Monday, Nov. 02, 1942

Beneath Benito's Moon

Clouds shrouded the Alps and, with the cold of the high altitudes, made icing a constant hazard. Mists lay in the valleys. But when the British bombers came within sight of Genoa the clouds had gone. Italy's old and historic city, lying at the foot of the Apennines at the sea's edge, was a perfect target under the bright moon.

Flares dropped by the first wave of planes illumined the Genoese forts and the armament and shipbuilding plants which were the R.A.F.'s objectives. Huge two-ton bombs plummeted down. Genoa lighted up in flame.

Wave after wave, altogether some 200 planes, roared across the famed port. A communique admitted that near panic in a public shelter helped swell casualties to 354 killed, 3000 injured. To Genoa, pockmarked with ruins, rushed little King Vittorio Emanuele III, 72, and large Queen Elena, to bolster Italian morale.

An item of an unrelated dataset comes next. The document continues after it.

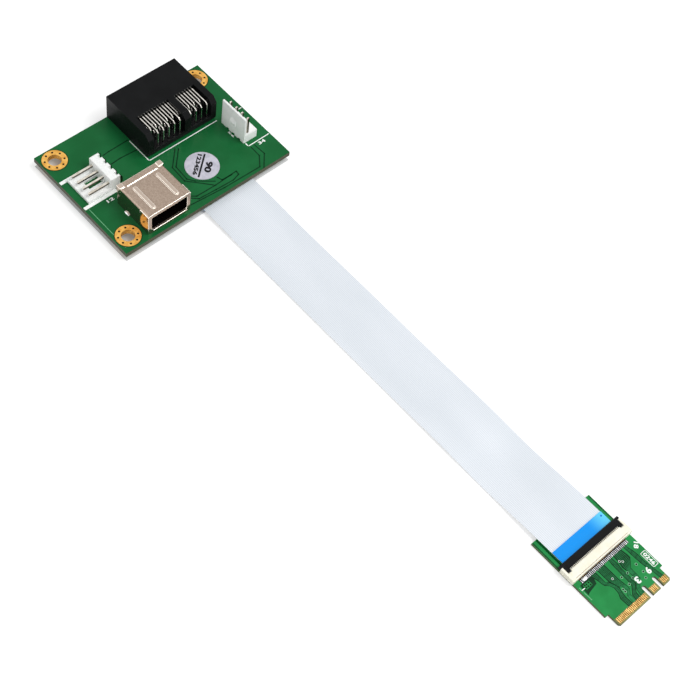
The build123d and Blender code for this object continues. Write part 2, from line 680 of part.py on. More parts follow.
NODES = {
    "main_board": [main_board()],
    "mounting_rings": mounting_rings(),
    "sticker": [sticker()],
    "slot_housing": [slot_housing()],
    "slot_upper_contacts": slot_contacts(True),
    "slot_lower_contacts": slot_contacts(False),
    "usb_shell": [usb_shell()],
    "usb_insulator": [usb_insulator()],
    "usb_contacts": usb_contacts(),
    "power_header_body": [power_header_body()],
    "power_header_pins": power_header_pins(),
    "aux_header_body": [aux_header_body()],
    "aux_header_pins": aux_header_pins(),
    "main_socket_body": [socket_body(MAIN_SOCKET_AT)],
    "main_socket_contacts": socket_fork(MAIN_SOCKET_AT),
    "main_socket_tabs": socket_tabs(MAIN_SOCKET_AT),
    "main_socket_flap": [socket_flap(MAIN_SOCKET_AT)],
    "card_socket_body": [socket_body(CARD_SOCKET_AT)],
    "card_socket_contacts": socket_fork(CARD_SOCKET_AT),
    "card_socket_tabs": socket_tabs(CARD_SOCKET_AT),
    "card_socket_flap": [socket_flap(CARD_SOCKET_AT)],
    "ribbon_cable": [ribbon_cable()],
    "main_stiffener": [stiffener(MAIN_END, MAIN_LEVEL, -1)],
    "card_stiffener": [stiffener(CARD_END - STIFF_L, CARD_LEVEL, 1)],
    "card_board": [card_board()],
    "card_top_fingers": fingers(1, 0),
    "card_bottom_fingers": fingers(2, -CARD_T - FINGER_T),
}

for name, items in NODES.items():
    solids = [solid for item in items for solid in item.solids()]
    export_step(Compound(children=solids) if len(solids) > 1 else solids[0], f"parts/{name}.step")
    print(f"{name}: {len(solids)} solids, {sum(solid.volume for solid in solids):.2f} mm3")

route = cable_path()
print("cable bend radii", [round(radius) for radius in cable_radii()], "mm")
print(f"cable length {route.length:.2f} mm, volume by section {route.length * CABLE_W * FILM_T:.2f} mm3")
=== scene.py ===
import math

import bmesh
import bpy
from mathutils import Matrix, Vector


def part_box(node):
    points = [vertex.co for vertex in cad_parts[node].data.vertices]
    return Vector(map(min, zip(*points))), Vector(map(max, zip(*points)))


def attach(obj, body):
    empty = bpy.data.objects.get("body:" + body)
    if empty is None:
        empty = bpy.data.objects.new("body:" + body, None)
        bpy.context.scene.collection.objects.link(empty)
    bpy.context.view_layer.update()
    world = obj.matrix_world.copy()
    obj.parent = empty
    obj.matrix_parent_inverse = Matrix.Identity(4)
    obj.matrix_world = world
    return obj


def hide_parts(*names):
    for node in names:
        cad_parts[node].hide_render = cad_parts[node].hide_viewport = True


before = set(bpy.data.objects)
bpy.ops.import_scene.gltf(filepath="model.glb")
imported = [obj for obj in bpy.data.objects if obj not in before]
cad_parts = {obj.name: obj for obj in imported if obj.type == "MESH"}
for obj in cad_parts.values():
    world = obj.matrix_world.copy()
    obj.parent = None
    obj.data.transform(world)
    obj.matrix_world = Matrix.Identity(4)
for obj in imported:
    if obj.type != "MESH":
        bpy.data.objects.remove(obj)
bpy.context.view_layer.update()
millimetre = 0.001
boardLow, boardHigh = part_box("main_board")
cardLow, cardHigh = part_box("card_board")
cableLow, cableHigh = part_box("ribbon_cable")
cableY = (cableLow[1] + cableHigh[1]) / 2
cardY = (cardLow[1] + cardHigh[1]) / 2


# Shader maths

class Wire:                                         # one output socket, with maths on it
    def __init__(self, tree, socket=None):
        self.tree = tree
        self.socket = socket

    def add(self, kind, settings=None, inputs=None, output=0):
        node = self.tree.nodes.new(kind)
        for name, value in (settings or {}).items():
            setattr(node, name, value)
        for name, value in (inputs or {}).items():
            if isinstance(value, Wire):
                self.tree.links.new(value.socket, node.inputs[name])
            else:
                node.inputs[name].default_value = value
        return Wire(self.tree, node.outputs[output])

    def math(self, operation, first, second=0.0):
        return self.add("ShaderNodeMath", {"operation": operation}, {0: first, 1: second})

    def __add__(self, other):
        return self.math("ADD", self, other)

    def __sub__(self, other):
        return self.math("SUBTRACT", self, other)

    def __rsub__(self, other):
        return self.math("SUBTRACT", other, self)

    def __mul__(self, other):
        return self.math("MULTIPLY", self, other)

    def __gt__(self, other):
        return self.math("GREATER_THAN", self, other)

    def __lt__(self, other):
        return self.math("LESS_THAN", self, other)

    def __abs__(self):
        return self.math("ABSOLUTE", self)

    __radd__ = __add__
    __rmul__ = __mul__

    def wave(self, pitch):                          # 0 to 1 and back over each pitch
        return self.math("SINE", self * (2 * math.pi / pitch)) * 0.5 + 0.5

    def blend(self, low, high):                     # self is the factor between two colours
        return self.add("ShaderNodeMix", {"data_type": "RGBA"}, {0: self, 6: low, 7: high}, output=2)

    def spread(self, low, high):                    # self from low to high becomes 0 to 1
        return self.add("ShaderNodeMapRange", {"interpolation_type": "SMOOTHSTEP"},
                        {0: self, 1: low, 2: high, 3: 0.0, 4: 1.0})

    def contrast(self):                             # noise or a wave with its middle values drawn apart
        return self.spread(0.3, 0.7)

    def place(self):                                # object coordinates
        return self.add("ShaderNodeTexCoord", output="Object")

    def axes(self, vector):
        node = self.add("ShaderNodeSeparateXYZ", inputs={0: vector}).socket.node
        return [Wire(self.tree, node.outputs[i]) for i in range(3)]

    def along(self, axis, share=0.5):               # 1 where the surface faces up or down an axis
        facing = self.add("ShaderNodeTexCoord", output="Normal")
        return abs(self.axes(facing)[axis]) > share

    def grain(self, size, detail=2.0, stretch=(1.0, 1.0, 1.0)):
        spot = self.add("ShaderNodeMapping", {"vector_type": "POINT"}, {"Vector": self.place(), "Scale": stretch})
        return self.add("ShaderNodeTexNoise", inputs={"Vector": spot, "Scale": 1.0 / size, "Detail": detail})

    def relief(self, height, depth, normal=None):
        inputs = {"Height": height, "Distance": depth, "Strength": 1.0}
        if normal:
            inputs["Normal"] = normal
        return self.add("ShaderNodeBump", inputs=inputs)

    def softEdge(self, radius, samples):
        return self.add("ShaderNodeBevel", {"samples": samples}, {"Radius": radius})

    def cornerShare(self, edge, least=0.004, most=0.06):     # 1 on corners, where an edge colour is painted; 0 on the faces between them
        face = self.add("ShaderNodeNewGeometry", output="Normal")
        match = self.add("ShaderNodeVectorMath", {"operation": "DOT_PRODUCT"}, {0: edge, 1: face}, output="Value")
        return (1.0 - match).spread(least, most)

    def rays(self):                                 # 1 where seen straight, mirrored or through clear matter
        paths = self.add("ShaderNodeLightPath").socket.node.outputs
        seen, mirrored, through = [Wire(self.tree, paths[name]) for name in
                                   ("Is Camera Ray", "Is Glossy Ray", "Is Transmission Ray")]
        return seen + mirrored + through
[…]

The British gave the Italians no rest. On three successive nights they made the 1,400-mile round trip to Italy's industrial north. They hammered again at battered Genoa. They pounded Turin, home of the royal arsenal. They made a daylight raid at Milan, which they visited again at night, dropping more bombs into the widespread fires. It was the heaviest, and most businesslike, aerial plastering Italy had got since the war began, and it would probably continue. British losses in the three days: eleven planes.

It was little consolation to the Italians to know that they had momentarily diverted some of the R.A.F.'s biggest night bombers from attacks on Germany. Western Europe caught it anyhow: from fast Mosquitoes that flew in daylight, unescorted, over northwest Germany; from Mustang fighters that machine-gunned an army camp; from Spitfires that strafed canal barges and locomotives; from U.S. Flying Fortresses that made their longest excursion to pound the Nazi submarine base in Lorient, France.

One reason for the sudden aerial onslaught on Italy was to blast supply bases and communication lines that serve Erwin Rommel, as Montgomery in Egypt started his attack (see p. 26). But probably far more effective was the shaking it gave to Italian nerves under Benito's waning moon.